First and foremost among these are foreign workers’ rights in a part of the world that traditionally strives to ensure that non-nationals were welcome to fulfill their contracts but would be prevented from gaining a stake in society. In responding to criticism by human rights and labor activists, Qatar has gone beyond issuing lofty statements of principle in a bid to address material concerns and fend off political demands, including abolishment of the kafala system and the granting of the right to form independent trade unions and bargain collectively.

Autocratic reflex

To be sure, deflecting political issues is partly autocratic reflex. It is, however, also a function of problems for which there are no easy solutions. Ray Jureidini, a sociologist and migration expert at Beirut’s Lebanese American University, who advised the Qatar Foundation on establishing standards for the full cycle of a foreign worker’s employment in Qatar, including recruitment, deployment, working and living conditions and return to country of origin, notes that abolishing the kafala system would amount to a significant overhaul of the Qatari economy.

“The kafala system exists as part of an effort by Qataris to retain control of their country. Abolishing the system means opening up a labor market in a country where there is no labor market. The requirement for an exit visa is partly the result of Qatar not having extradition treaties with a lot of countries and wanting to prevent those who break the law from simply skipping the country,” Mr. Jureidini says.

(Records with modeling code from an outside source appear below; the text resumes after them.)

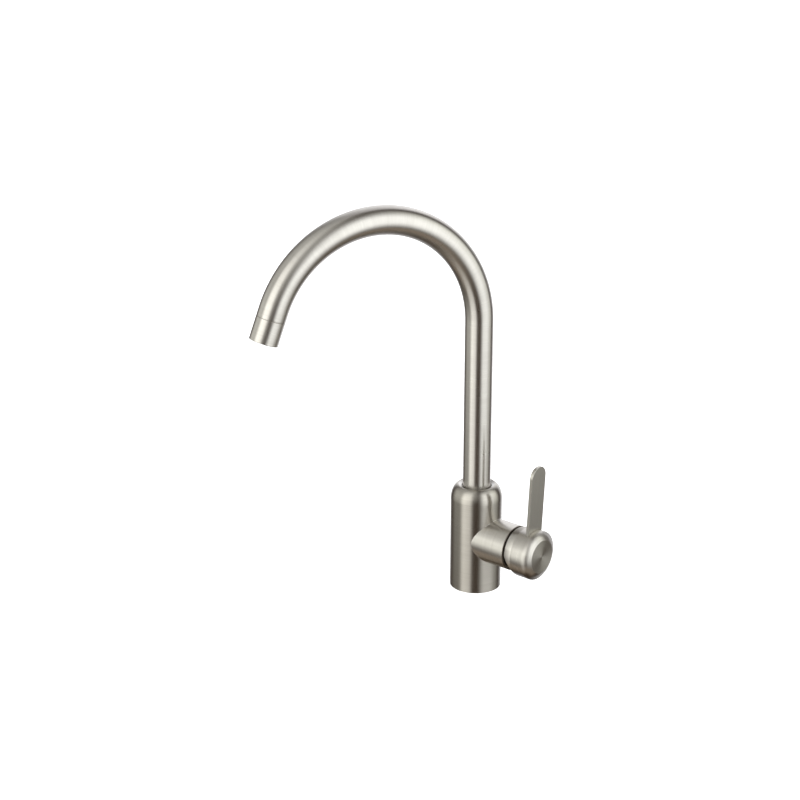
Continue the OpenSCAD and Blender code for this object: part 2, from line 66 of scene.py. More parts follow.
COLUMN_R = column_hi.x
CREST_Z = column_hi.z
BRANCH_Z = (branch_lo.z + branch_hi.z) / 2
BRANCH_R = (branch_hi.z - branch_lo.z) / 2
BRANCH_END = branch_hi.x
HUB_START = hub_lo.x
HUB_FACE = hub_hi.x
HUB_R = (hub_hi.z - hub_lo.z) / 2
LEVER_W = blade_hi.y - blade_lo.y
LEVER_TOP = blade_hi.z
TUBE_BOTTOM = tube_lo.z
SEAT_SCREW_Z = (seat_screw_lo.z + seat_screw_hi.z) / 2
HUB_SCREW_X = (hub_screw_lo.x + hub_screw_hi.x) / 2

# Walls and details that follow the construction's own sizes
COLUMN_WALL = 2 * MM
CAVITY_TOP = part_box("spout_seat")[1].z
SHOULDER_Z = 84.5 * MM
SHOULDER_IN = 7.8 * MM
SHOULDER_UP = 14 * MM
NECK_R = glide_hi.x + 0.05 * MM
LIP_W = 2.95 * MM
LIP_DROP = 1.65 * MM
BRANCH_BORE_R = BRANCH_R - 2 * MM
WELD_R = 0.35 * MM
EDGE = 0.35 * MM
# The two rims at the seam have a wider edge, and the hub's bulges by this share of it
RIM_EDGE = 0.7 * MM
RIM_BULGE = 0.29
FLARE_LEN = 8.3 * MM
FLARE_EASE = 3 * MM
# Length of the hub's wall that follows the cut-back rim
FLARED_ROWS = 11.5 * MM
BEVEL_LEN = 3.9 * MM
BEVEL_IN = 7.2 * MM
# How far the bevel's shading eases in over the wall, and over the bevel itself
EASE_WALL = 3.4 * MM
EASE_BEVEL = 7.2 * MM
RELIEF_ANGLE = math.radians(25.5)
HUB_FLOOR = 61 * MM
SOCKET_END = 69.8 * MM
SOCKET_R = 5.1 * MM
SCREW_HOLE_R = 2.5 * MM
LEVER_T = 3 * MM
LEVER_LEAN = math.radians(2.75)
LEVER_EDGE = 0.45 * MM
LEVER_X = HUB_FACE - 7.9 * MM
TONGUE = 5 * MM
SLOT_GAP = 0.06 * MM
# Length of blade that counts as one turn on its brushing map
BLADE_RUN = 120 * MM

TUBE_R = 12.5 * MM
TUBE_WALL = 1.2 * MM
BEND_R = 100 * MM
BEND_SWEEP = math.radians(159.3)
SPOUT_TURN = math.radians(-111.2)
RISER_TOP = tube_hi.z - TUBE_R - BEND_R
SPOUT_TAIL = 27.7 * MM
SLEEVE_LEN = 20 * MM
SLEEVE_WALL = 1.9 * MM
TUBE_TAIL = SPOUT_TAIL - SLEEVE_LEN
SEAM = 0.05 * MM
THREAD_R = TUBE_R - 1.5 * MM
THREAD_DEPTH = 9.4 * MM
OUTLET_LIP_T = 1.6 * MM
OUTLET_R = TUBE_R - SLEEVE_WALL - 1.35 * MM
# Rounds at the seam, round the outlet and inside it, and at the thread's start
SEAM_EDGE, OUTLET_EDGE, BORE_EDGE, THREAD_EDGE = 0.3 * MM, 0.5 * MM, 0.4 * MM, 0.2 * MM

# Steps of a full turn and of a rounded edge
TURNS = 192
ROUND_STEPS = 4
FULL = 2 * math.pi
FULL_TURN = np.linspace(0, FULL, TURNS + 1)
STEP = FULL / TURNS


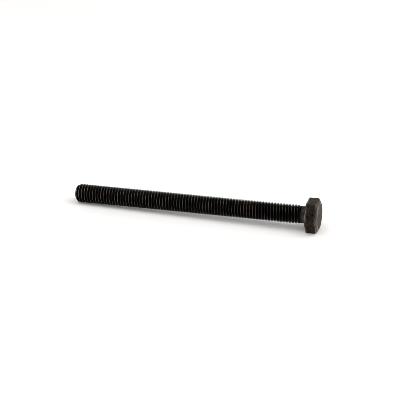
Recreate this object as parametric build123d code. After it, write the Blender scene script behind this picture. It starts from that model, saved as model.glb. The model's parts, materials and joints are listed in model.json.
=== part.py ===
from build123d import *
import os
from math import atan2, cos, degrees, pi, radians, tan

# A hex head screw, M8 x 1.25 x 100, threaded up to its head. All sizes are in millimetres.
# It is one forged and thread-rolled piece. The thread stands here as its crest cylinder.

# Driving sizes
length_under_head = 100.35
thread_diameter = 7.80
neck_diameter = 7.15
neck_length = 2.2
neck_fillet = 0.4
tip_chamfer = 1.05
head_across_flats = 12.75
head_height = 5.2
head_end_diameter = 10.95
head_edge_rounding = 0.4
head_sides = 6

# Angles of the standard form, in degrees
tip_chamfer_angle = 45.0
thread_flank_angle = 30.0
head_chamfer_angle = 30.0

# What follows from them
thread_radius = thread_diameter / 2
neck_radius = neck_diameter / 2
tip_chamfer_length = tip_chamfer / tan(radians(tip_chamfer_angle))
neck_start = length_under_head - neck_length
run_out = (thread_radius - neck_radius) * tan(radians(thread_flank_angle))
flat_distance = head_across_flats / 2
corner_distance = flat_distance / cos(pi / head_sides)
head_end = length_under_head + head_height


def shank():
    """The blank, turned about X from the tip's end up to the middle of the head, which it joins."""
    joined_end = length_under_head + head_height / 2
    fillet_radius = neck_radius + neck_fillet
    with BuildSketch(Plane.XY) as section:
        with BuildLine():
            Polyline(
                (joined_end, fillet_radius),
                (joined_end, 0),
                (0, 0),
                (0, thread_radius - tip_chamfer),
                (tip_chamfer_length, thread_radius),
                (neck_start - run_out, thread_radius),
                (neck_start, neck_radius),
                (length_under_head - neck_fillet, neck_radius),
            )
            RadiusArc(
                (length_under_head - neck_fillet, neck_radius),
                (length_under_head, fillet_radius),
                -neck_fillet,
            )
            Line((length_under_head, fillet_radius), (joined_end, fillet_radius))
        make_face()
    return revolve(section.sketch, Axis.X)


def head():
    """The hexagon, with two flats level, cut by the outer chamfer's cone and eased at its other edges."""
    across = Plane((length_under_head, 0, 0), x_dir=(0, 1, 0), z_dir=(1, 0, 0))
    hexagon = across * RegularPolygon(radius=flat_distance, side_count=head_sides, major_radius=False)
    prism = extrude(hexagon, head_height)
    bearing_edges = prism.faces().sort_by(Axis.X)[0].edges()
    corner_edges = prism.edges().filter_by(Axis.X)
    eased = fillet(corner_edges + bearing_edges, head_edge_rounding)
    return eased & chamfer_cone()


def chamfer_cone():
    """The turned envelope that leaves the end face a circle and slopes back over the six corners."""
    end_radius = head_end_diameter / 2
    slope_length = (corner_distance - end_radius) * tan(radians(head_chamfer_angle))
    with BuildSketch(Plane.XY) as section:
        with BuildLine():
            Polyline(
                (length_under_head, 0),
                (head_end, 0),
                (head_end, end_radius),
                (head_end - slope_length, corner_distance),
                (length_under_head, corner_distance),
                close=True,
            )
        make_face()
    return revolve(section.sketch, Axis.X)


def at_rest(screw):
    """The screw lying on the floor z = 0: its tip and the bearing-side edge of one flat both touch."""
    contact_span = length_under_head + head_edge_rounding - tip_chamfer_length
    rise = degrees(atan2(flat_distance - thread_radius, contact_span))
    laid = Rot(0, -rise, 0) * screw
    box = laid.bounding_box()
    return Pos(-box.center().X, -box.center().Y, -box.min.Z) * laid


hex_head_screw = at_rest(shank() + head())

os.makedirs("parts", exist_ok=True)
export_step(hex_head_screw, "parts/hex_head_screw.step")
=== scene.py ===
import json
from bisect import bisect_right
from math import atan2, cos, floor, hypot, pi, radians, sin, sqrt, tan, tau

import bmesh
import bpy
from mathutils import Matrix, Vector


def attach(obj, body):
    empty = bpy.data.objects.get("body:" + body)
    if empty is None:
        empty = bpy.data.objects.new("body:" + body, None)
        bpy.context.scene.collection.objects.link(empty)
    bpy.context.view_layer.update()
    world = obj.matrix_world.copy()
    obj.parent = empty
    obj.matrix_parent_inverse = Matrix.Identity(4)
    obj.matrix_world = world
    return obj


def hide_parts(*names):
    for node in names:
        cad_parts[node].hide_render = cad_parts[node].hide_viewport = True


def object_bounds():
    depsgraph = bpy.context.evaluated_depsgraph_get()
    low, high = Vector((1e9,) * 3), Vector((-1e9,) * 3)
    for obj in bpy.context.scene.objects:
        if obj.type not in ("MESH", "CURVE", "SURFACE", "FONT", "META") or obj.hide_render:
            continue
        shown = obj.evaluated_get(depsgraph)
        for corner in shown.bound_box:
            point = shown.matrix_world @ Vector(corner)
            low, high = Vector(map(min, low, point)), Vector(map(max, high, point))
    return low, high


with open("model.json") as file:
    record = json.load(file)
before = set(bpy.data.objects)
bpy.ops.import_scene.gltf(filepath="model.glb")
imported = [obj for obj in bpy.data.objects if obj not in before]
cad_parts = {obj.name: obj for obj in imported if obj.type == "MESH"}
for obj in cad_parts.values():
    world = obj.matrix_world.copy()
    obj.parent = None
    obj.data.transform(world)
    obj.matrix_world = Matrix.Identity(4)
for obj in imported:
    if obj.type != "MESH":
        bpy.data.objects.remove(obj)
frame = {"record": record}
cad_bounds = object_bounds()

# ---- Thread ----
# M8 x 1.25, right-hand, rolled between flat dies out of a blank a little thinner than its crests.
# It is carbon steel, blackened and oiled, and the film is rubbed thin along the crests.
# Along is measured from the tip's end towards the head, and angles go round the screw's axis.
mm = 0.001
mounts = {mount["name"]: mount for mount in frame["record"]["mounts"]}
under_head = 100.35 * mm
neck_start = under_head - 2.2 * mm
neck_radius = 3.575 * mm
crest_radius = mounts["thread"]["dims"]["r_mm"] * mm
pitch = 1.25 * mm
pitch_radius = 3.55 * mm
flank_angle = radians(30)
crest_rounding = 0.05 * mm
root_rounding = 0.18 * mm
run_out = 1.3 * pitch
# where round the screw the helix begins, as a share of a turn
thread_start = 0.10
tip_chamfer = 1.05 * mm
tip_radius = crest_radius - tip_chamfer

columns = 84
column_angles = [tau * column / columns for column in range(columns)]
root_middle = pitch_radius - pitch / 4 / tan(flank_angle) + root_rounding / sin(flank_angle)
crest_corner = pitch / 4 - (crest_radius - pitch_radius) * tan(flank_angle)
crest_middle = crest_corner - crest_rounding * (1 - sin(flank_angle)) / cos(flank_angle)

half_section = []
for eased in (90, 60, 30):
    # the crest's corner is an arc from the flat top, at 90 degrees, down to the flank, at 30
    step = crest_middle + crest_rounding * cos(radians(eased))
    half_section.append((step, crest_radius - crest_rounding * (1 - sin(radians(eased)))))
for opened in (60, 30, 0):
    step = pitch / 2 - root_rounding * sin(radians(opened))
    half_section.append((step, root_middle - root_rounding * cos(radians(opened))))
section = [(-step, reach) for step, reach in half_section[2::-1]] + half_section
section += [(pitch - step, reach) for step, reach in half_section[4:2:-1]]

# the film is rubbed most on the crest's flat and not at all below its corner; near the tip it is barer, a
# painted highlight
crest_wear = (1.0, 0.7, 0.0)
section_wear = crest_wear[::-1] + crest_wear + (0.0,) * (len(section) - 2 * len(crest_wear))
sheen_at_tip = 1.2
sheen_fade_to_head = 0.65


def left_by_run_out(along):
    """Share of the thread's height that is left as it runs out towards the neck."""
    left = min(max((neck_start - along) / run_out, 0.0), 1.0)
    return left * left * (3 - 2 * left)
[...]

The Australian-Lebanese scholar concedes that Qatar would do itself a favor by publicly acknowledging the issues it faces rather than by remaining silent projecting the notion of a nation that cruelly implements a system denounced by activists as modern slavery. The same is true of the reluctance by various Qatari institutions to freely discuss the details of steps they have or are taking to improve workers’ conditions including ensuring that workers do not pay for their recruitment – a key issue with vast numbers of laborers indebted for years to corrupt and unethical middlemen who arrange for their employment.